### Scenario
The dataset consists of 30 single *Brucella* spp. genome assemblies of the species *B. abortus*, *B. canis*, *B. melitensis* and *B. suis*, assigned to derive from human (16 isolates), animal (5 isolates), food (4 isolate) or environmental (5 isolates) sources. 
Phylogenetic cluster analysis should be conducted to identify the suspected deliberately released *Brucella* strain causing a human outbreak. 

### Data to download
#### a. set locations for demo dataset, reference genome and metadata

In [None]:
%%bash
#URLs for demo dataset, reference genome and metadata
DATASET_URL=''
REFERENCE_URL=''
METADATA_URL=''

#### b. create work directory and download dataset and reference genome

In [None]:
%%bash
#create demo directory
mkdir demo && cd demo/

#download dataset
wget \"${DATASET_URL}\" -O Brucella.outbreak.30.subset.tar.gz
#untar dataset and unzip all genome assemblies
tar xf Brucella.outbreak.30.subset.tar.gz
gunzip Component01.data.subset/*.gz
#download reference genome for cgSNPs analysis
wget \"${REFERENCE_URL}\" -O GCF_000007125.1_ASM712v1_genomic.fna.gz
gunzip GCF_000007125.1_ASM712v1_genomic.fna.gz
#download metadata for mlst analysis
wget \"${METADATA_URL}\" -O mlst.ST.species.tsv

#download parallel tool
wget https://github.com/shenwei356/rush/releases/download/v0.4.2/rush_linux_amd64.tar.gz
tar xf rush_linux_amd64.tar.gz && rm -f rush_linux_amd64.tar.gz

### Tasks
#### 1. provide a summary of each isolate’s genome assembly 

In [None]:
%%bash
#run seqkit - see https://github.com/shenwei356/seqkit for usage
seqkit -h

#### 2. answer the following questions
##### a.

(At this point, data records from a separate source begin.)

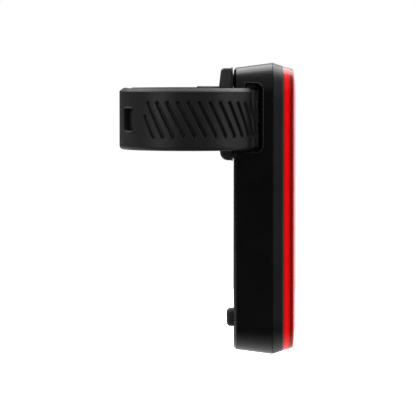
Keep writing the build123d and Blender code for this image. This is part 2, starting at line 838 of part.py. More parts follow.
def make_strap_far_arm(grooves):
    """Inner arm: from the near flank through the slot and round the far side to the tongue and its stud."""
    step_angle = arm_end_angle - degrees(closure_gap / strap_radius) + 360
    arm = strap_band(strap_inner_radius, strap_radius, strap_width, strap_edge_radius,
                     hinge_angle + hinge_gap_angle, step_angle)
    arm -= grooves
    root_angle = step_angle - degrees(step_run / strap_radius)
    neck = strap_band(tongue_inner_radius, strap_inner_radius + strap_thickness / 4, strap_width, 0,
                      root_angle, step_angle)
    tongue = strap_band(tongue_inner_radius, tongue_outer_radius, tongue_width, tongue_edge_radius,
                        root_angle, tongue_end_angle + 360)
    tongue -= tip_corners(tongue_end_angle, -1, tongue_width)
    stud_shift = (window_length - stud_length) / 2 - stud_gap
    plane = window_plane(tongue_inner_radius + tongue_thickness / 2) * Pos(stud_shift, 0)
    stud = extrude(plane * RectangleRounded(stud_length, stud_height, stud_corner_radius),
                   amount=tongue_thickness / 2 + tongue_gap + stud_rise)
    return arm + neck + tongue + stud


def main():
    """Build each piece and write it under its own name."""
    os.makedirs("parts", exist_ok=True)
    grooves = strap_grooves()
    pieces = {
        "rear_housing": make_rear_housing(),
        "front_bezel": make_front_bezel(),
        "housing_gasket": make_housing_gasket(),
        "lens": make_lens(),
        "case_screws": make_case_screws(),
        "threaded_inserts": make_threaded_inserts(),
        "led_board": make_led_board(),
        "leds": make_leds(),
        "reflector_tray": make_reflector_tray(),
        "light_guide": make_light_guide(),
        "battery_cell": make_battery_cell(),
        "battery_foam": make_battery_foam(),
        "battery_leads": make_battery_leads(),
        "board_components": make_board_components(),
        "usb_socket": make_usb_socket(),
        "tact_switch": make_tact_switch(),
        "power_button": make_power_button(),
        "button_stem": make_button_stem(),
        "port_cover": make_port_cover(),
        "port_cover_anchor": make_port_cover_anchor(),
        "saddle_plate": make_saddle_plate(),
        "plate_screws": make_plate_screws(),
        "saddle_pad": make_saddle_pad(),
        "strap_near_arm": make_strap_near_arm(grooves),
        "strap_far_arm": make_strap_far_arm(grooves),
    }
    for name, solid in pieces.items():
        export_step(solid, f"parts/{name}.step")


main()
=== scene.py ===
"""Bicycle rear light on a rubber seat-post strap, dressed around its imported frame. Metres throughout."""

import bmesh
import bpy
import numpy as np
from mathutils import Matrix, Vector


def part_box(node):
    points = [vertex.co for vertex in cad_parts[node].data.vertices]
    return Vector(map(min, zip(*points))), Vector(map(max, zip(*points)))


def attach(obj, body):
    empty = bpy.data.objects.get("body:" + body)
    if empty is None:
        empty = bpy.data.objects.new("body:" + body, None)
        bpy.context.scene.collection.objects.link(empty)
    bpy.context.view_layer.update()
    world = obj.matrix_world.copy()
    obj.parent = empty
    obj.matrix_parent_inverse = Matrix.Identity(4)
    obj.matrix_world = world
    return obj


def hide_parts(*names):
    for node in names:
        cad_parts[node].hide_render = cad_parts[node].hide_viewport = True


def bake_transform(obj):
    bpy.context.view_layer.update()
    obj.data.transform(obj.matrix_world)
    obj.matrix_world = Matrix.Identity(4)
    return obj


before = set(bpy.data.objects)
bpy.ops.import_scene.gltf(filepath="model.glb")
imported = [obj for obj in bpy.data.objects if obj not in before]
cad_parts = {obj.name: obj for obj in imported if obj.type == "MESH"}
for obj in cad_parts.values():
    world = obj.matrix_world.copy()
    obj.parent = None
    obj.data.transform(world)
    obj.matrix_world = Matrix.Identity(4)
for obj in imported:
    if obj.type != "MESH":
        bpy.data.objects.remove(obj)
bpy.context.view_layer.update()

MM = 0.001
QUARTER = np.pi / 2
FULL_TURN = 360.0
MERGE_DISTANCE = 0.002 * MM
CREASE_ANGLE = 35.0

# Rounded rectangles: the signs of their corners in turn, and the points on each corner
CORNER_SIGNS = ((1, 1), (-1, 1), (-1, -1), (1, -1))
CORNER_POINTS = 10

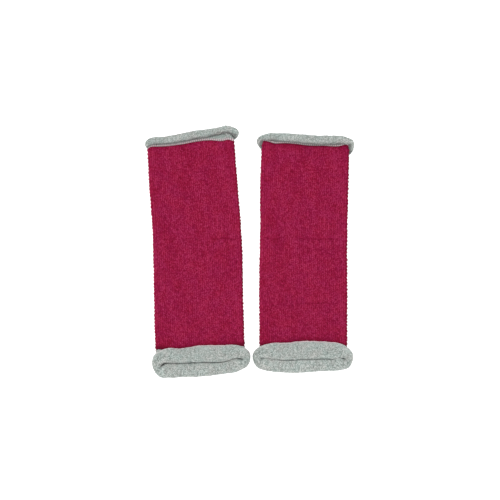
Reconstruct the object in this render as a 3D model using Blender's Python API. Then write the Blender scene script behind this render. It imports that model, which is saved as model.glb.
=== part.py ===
"""A pair of knitted wrist warmers lying flat, side by side.

Each warmer is one tube of fine plain knit, pressed flat into an upper and a
lower layer, with a contrasting band knitted on at each end. Plain knit curls
towards its right side, so each band has rolled outwards into a soft rim all
round the mouth. The rim of the lower layer lies on the table and holds the end
of the tube up a little; the middle of the tube lies flat.

Sizes below are in millimetres. In a warmer's own frame +Y runs along the tube
from the lower end (y = 0 is where its band begins) to the upper end, +X is
across it and z = 0 is the table.

Places round the tube are given as a share of the way round: 0 is the left
side fold, 0.25 the middle of the upper layer, 0.5 the right side fold and
0.75 the middle of the lower layer.
"""

import math

import bpy
import numpy as np

MM = 0.001

# ---- the cloth ----
WALL = 1.5  # thickness of the knit
FOLD_R = 1.5  # radius of the side folds, to the middle of the wall
LAYER_GAP = 0.6  # air between the two layers where they lie on each other
FOLD_RUN = 10.0  # how far in from a side fold the upper layer reaches that gap
SEAM = 0.3  # clearance between a tube and its bands
SIDE_TURN = 0.085  # share of the way round over which a rim turns to a side fold

# ---- the mesh ----
ACROSS = (0.0, 0.03, 0.07, 0.12, 0.20, 0.31, 0.43, 0.57, 0.69, 0.80, 0.88, 0.93, 0.97)
FOLD_STEPS = 5
ALONG = (0.0, 0.05, 0.10, 0.15, 0.21, 0.28, 0.50, 0.76, 0.84, 0.92, 1.0)
ROLL_STEPS = 8

# ---- the two warmers ----
# at: where the middle of the lower band line lies; turn: degrees about +Z;
# length: from band line to band line along the middle.
# spine: how the tube's centre line wanders, and its half width, by share of the
# length.
# lower_line, upper_line: how far the band line lies beyond (+Y) its plain place.
# lower_rim, upper_rim, by share of the way round:
#   flat  length of the band before it curls
#   deep  half the rim's extent along the tube, to the middle of the wall
#   high  half its extent away from the tube, to the middle of the wall
# narrow: how far the lower and the upper band draw in at each side, under the
# rim.
# side_back: how far behind each side fold a rim still faces sideways, as a share
# of the way round, at the left and the right side.
WARMERS = {
    "left": {
        "at": (-50.1, -105.4),
        "turn": 3.0,
        "length": 216.9,
        "spine": (
            # share, centre_x, half_width
            (0.00, 0.2, 44.5),
            (0.10, 0.6, 44.7),
            (0.25, 1.5, 44.5),
            (0.45, 3.1, 44.6),
            (0.60, 3.5, 44.2),
            (0.80, 2.6, 44.2),
            (1.00, 2.1, 43.7),
        ),
        "lower_line": (
            # round, forward
            (0.00, -2.6),
            (0.05, -2.4),
            (0.12, -3.4),
            (0.25, -2.2),
            (0.40, -2.6),
            (0.46, -2.4),
            (0.50, -3.0),
            (0.55, -7.1),
            (0.62, -8.4),
            (0.75, -9.2),
            (0.88, -9.2),
            (0.94, -9.2),
            (0.97, -8.0),
        ),
        "upper_line": (
            (0.00, -4.4),
            (0.015, -2.4),
            (0.03, -1.9),
            (0.07, -2.2),
            (0.13, -1.9),
            (0.20, -0.8),
            (0.28, 1.2),
            (0.36, 1.9),
            (0.43, 0.4),
            (0.47, 1.0),
            (0.50, -1.2),
            (0.53, -4.6),
            (0.57, -6.5),
            (0.62, -7.5),
            (0.75, -6.8),
            (0.90, -7.6),
            (0.94, -8.8),
            (0.97, -6.6),
        ),
        "lower_rim": (
            # round, flat, deep, high
            (0.00, 13.0, 7.3, 4.3),
            (0.05, 9.6, 7.8, 4.6),
            (0.12, 9.5, 7.9, 4.6),
            (0.25, 8.9, 8.7, 4.6),
            (0.40, 9.1, 8.2, 4.5),
            (0.46, 9.2, 7.2, 4.6),
            (0.50, 11.6, 6.8, 4.6),
            (0.60, 10.6, 8.2, 4.1),
            (0.75, 11.4, 8.4, 4.1),
            (0.90, 11.4, 8.6, 4.1),
            (0.96, 11.8, 9.2, 4.1),
        ),
        "upper_rim": (
            (0.00, 5.0, 2.8, 2.8),
            (0.04, 5.5, 2.9, 2.6),
            (0.10, 5.8, 3.2, 2.7),
            (0.20, 6.2, 3.5, 2.9),
            (0.28, 6.3, 3.4, 2.9),
            (0.36, 6.6, 3.2, 2.7),
            (0.40, 8.6, 3.0, 2.6),
            (0.44, 10.0, 2.9, 2.6),
            (0.47, 10.4, 3.0, 2.9),
            (0.50, 9.4, 3.3, 4.2),
            (0.60, 7.1, 3.2, 2.8),
            (0.75, 6.1, 3.4, 2.7),
            (0.90, 5.7, 3.4, 2.7),
        ),
        "narrow": (4.0, 2.6),
        "side_back": {"lower": (0.0, 0.0), "upper": (0.02, 0.02)},
    },
    "right": {
        "at": (53.4, -103.3),
        "turn": -0.6,
        "length": 212.4,
        "spine": (
            (0.00, -0.1, 43.8),
            (0.10, -0.3, 43.9),
            (0.25, -0.7, 44.1),
            (0.45, -1.0, 43.8),
            (0.60, -0.9, 43.6),
            (0.80, -0.9, 44.1),
            (1.00, -0.1, 43.8),
        ),
        "lower_line": (
            (0.00, -4.4),
            (0.05, -2.6),
            (0.14, -1.0),
            (0.25, 1.0),
            (0.36, 0.8),
            (0.43, -0.4),
            (0.47, -2.6),
            (0.50, -4.8),
            (0.55, -6.8),
            (0.62, -6.5),
            (0.75, -7.4),
            (0.88, -8.0),
            (0.95, -7.6),
        ),
        "upper_line": (
            (0.00, -2.4),
            (0.04, 1.6),
            (0.08, 1.4),
            (0.14, 0.8),
            (0.25, -0.2),
            (0.35, -1.2),
            (0.44, -1.0),
            (0.462, -0.4),
            (0.50, -4.6),
            (0.54, -9.4),
            (0.58, -10.8),
            (0.62, -9.6),
            (0.75, -7.0),
            (0.90, -6.8),
            (0.95, -8.2),
            (0.975, -6.4),
        ),
        "lower_rim": (
            (0.00, 11.2, 7.0, 5.1),
            (0.05, 9.2, 7.9, 5.0),
            (0.14, 10.9, 9.6, 4.9),
            (0.25, 10.8, 10.0, 4.9),
            (0.36, 10.5, 9.7, 4.8),
            (0.43, 10.0, 9.2, 4.8),
            (0.47, 8.8, 7.7, 4.8),
            (0.50, 10.4, 7.0, 4.9),
            (0.60, 10.4, 8.2, 4.1),
            (0.75, 11.0, 8.6, 4.1),
            (0.90, 10.8, 8.4, 4.1),
        ),
        "upper_rim": (
            (0.00, 6.0, 3.5, 4.2),
            (0.05, 5.6, 3.2, 2.8),
            (0.14, 5.7, 3.8, 3.0),
            (0.25, 5.4, 4.0, 3.0),
            (0.35, 5.6, 3.9, 3.0),
            (0.42, 6.2, 3.8, 2.9),
            (0.46, 5.4, 3.6, 2.9),
            (0.50, 5.9, 3.9, 4.2),
            (0.55, 6.9, 3.5, 3.6),
            (0.60, 5.9, 3.6, 3.0),
            (0.75, 5.9, 3.6, 3.0),
            (0.90, 5.7, 3.6, 3.0),
        ),
        "narrow": (3.4, 2.4),
        "side_back": {"lower": (0.0, 0.0), "upper": (0.02, 0.02)},
    },
}
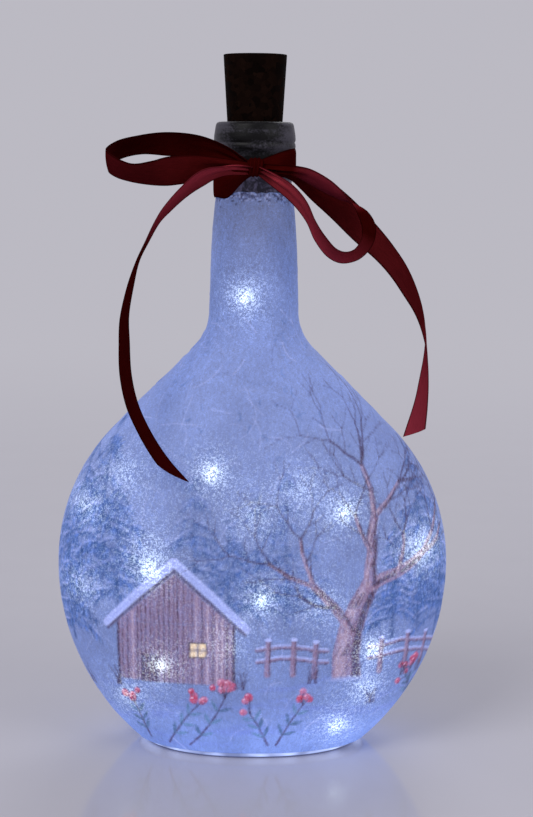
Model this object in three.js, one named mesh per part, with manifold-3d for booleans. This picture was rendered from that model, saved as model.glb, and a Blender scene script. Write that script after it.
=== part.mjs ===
// Flat round bottle lamp: a frosted wine bottle dressed in printed rice paper, with a string of
// small lights inside, a cork stopper that holds the cells and the switch, and a satin bow.
// Millimetres, +Z up. The origin is the centre of the base, and the printed front faces -Y.
import * as THREE from 'three';
import { mergeVertices } from 'three/addons/utils/BufferGeometryUtils.js';
import Module from 'manifold-3d';

const wasm = await Module();
wasm.setup();

// Clearances
const touchGap = 0.3;            // between pieces that touch on the real lamp
const paperGap = 0.3;            // the glue line between the glass and the paper
const seamGap = 0.3;             // between the front and back papers at the sides

// Glass bottle, outside
const bodyHalfWidth = 70.4;
const bodyHalfDepth = 36.4;
const bodyCentreHeight = 67;
const upperArcRadius = 70.4;     // from the widest level up to the shoulder
const lowerArcRadius = 86.4;     // from the widest level down to the heel
const shoulderAngle = 45;        // slope of the straight shoulder, degrees from the vertical
const shoulderFilletRadius = 19.6;
const heelRadius = 7.5;
const neckFootRadius = 15.4;
const neckTopRadius = 14;
const neckTopHeight = 202;
const collarRadius = 13.3;
const collarHeight = 15;         // from the paper's top edge up to the lip ring
const collarStep = 1;            // height of the slope at each end of the collar
const lipRadius = 14.5;
const lipEdgeRadius = 13.1;
const lipHeight = 9.2;
const lipTaperHeight = 5.5;      // the lip draws in over this height, and rounds over in the last part
const lipRoundHeight = 1.8;
const bottleHeight = neckTopHeight + collarHeight + lipHeight;
const bodyRoundness = 2.3;       // exponent of the flat oval section; 2 is a plain ellipse
const sectionSteps = 40;

// Glass bottle, inside
const wallThickness = 2.6;
const neckWallThickness = 4;
const floorThickness = 5;
const footBand = 8;              // width of the flat ring that the bottle stands on
const puntSlope = 1.6;           // the hollow under the base slopes up over this width
const puntDepth = 1.6;

// Rice paper
const paperThickness = 0.35;
const paperFootHeight = 4;

// Cork stopper
const corkTopRadius = 11.2;
const corkBottomRadius = 8.6;
const corkLength = 43.6;
const corkDepthInNeck = 20.2;
const corkFloorThickness = 2.5;
const corkEdgeChamfer = 0.4;
const outletHoleRadius = 1.6;
const bushFlangeRadius = 3;
const bushFlangeThickness = 0.9;
const bushBoreRadius = 0.8;

// Battery tray inside the cork
const cellRadius = 5.8;
const cellHeight = 5.4;
const cellCount = 3;
const cellEdgeRadius = 0.5;
const cellButtonRadius = 4.75;   // the small pole on the cell's underside
const cellGrooveRadius = 5;
const trayWall = 0.8;
const trayFloorThickness = 1.2;
const trayOpeningAngle = 150;    // degrees of the tray's wall left open for the cells
const trayFloorHoleRadius = 1.2;
const capRadius = 8.7;
const capThickness = 1.4;
const capCrown = 0.4;
const capFlatRadius = 6.1;
const slotSideClearance = 0.3;
const contactThickness = 0.4;
const topContactRadius = 5;
const stripWidth = 3;
const boardThickness = 1;
const boardFlat = 5.2;           // from the board's middle to its flat side
const springHeight = 3.2;
const springTopRadius = 4.6;
const springFootRadius = 2.6;
const springWireRadius = 0.25;
const springCurls = 3;
const resistorRadius = 0.8;
const resistorLength = 3.4;

// Switch
const switchLength = 8.6;
const switchWidth = 4.2;
const switchHeight = 3.6;
const switchWall = 0.4;
const knobLength = 2.4;
const knobWidth = 1.8;
const sliderFootLength = 3.6;
const sliderFootHeight = 1.8;
const switchTravel = 2.5;

// Light string
const wireRadius = 0.4;
const wireSides = 6;
const lightRadius = 1.7;
const lightShoulderRadius = 1.28;
const lightShoulderLength = 2.5;
const lightLength = 4.2;
const lightTangentShare = 0.03;  // of the way to the next light, where the wire's direction is taken
const straightThroughLight = 6.3;
const lightBoreRadius = 0.7;
const lightSides = 7;
const stepsBetweenLights = 7;
const wallStandoff = 2.3;        // from the inside of the glass to the middle of the wire
const leadFootHeight = 172;      // where the free lead in the neck meets the coil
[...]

Which of the four Brucella species is assigned for each isolate? 

In [None]:
%%bash
#run mlst - see https://github.com/tseemann/mlst for usage
#run for each genome and then retrieve species from the metadata file (mapping assigned ST to species)
mkdir mlst-output/
mlst -h


##### b. Which of the four Brucella species is causing the outbreak?
##### c. What is the source of the isolate that is closely related to the human outbreak strains?

In [None]:
%%bash

#we will attempt to answer these questions using the cgSNPs method, comparing each genome to the reference genome
#run snippy and snippy-core - see https://github.com/tseemann/snippy for usage
#note that you can also run snippy in parallel using rush - see https://github.com/shenwei356/rush for usage
mkdir snippy-output/ snippy-core-output/
snippy -h

#run iqtree using the core.full.aln from snippy-core output to generate a cgSNPs tree which can be viewed using GrapeTree (see https://github.com/achtman-lab/GrapeTree)
iqtree -h

##### d.	What are the virulence factors found in the genome of the outbreak strain?

In [None]:
%%bash

#run abricate with the appropriate database - see https://github.com/tseemann/abricate for usage
mkdir abricate-output
abricate -h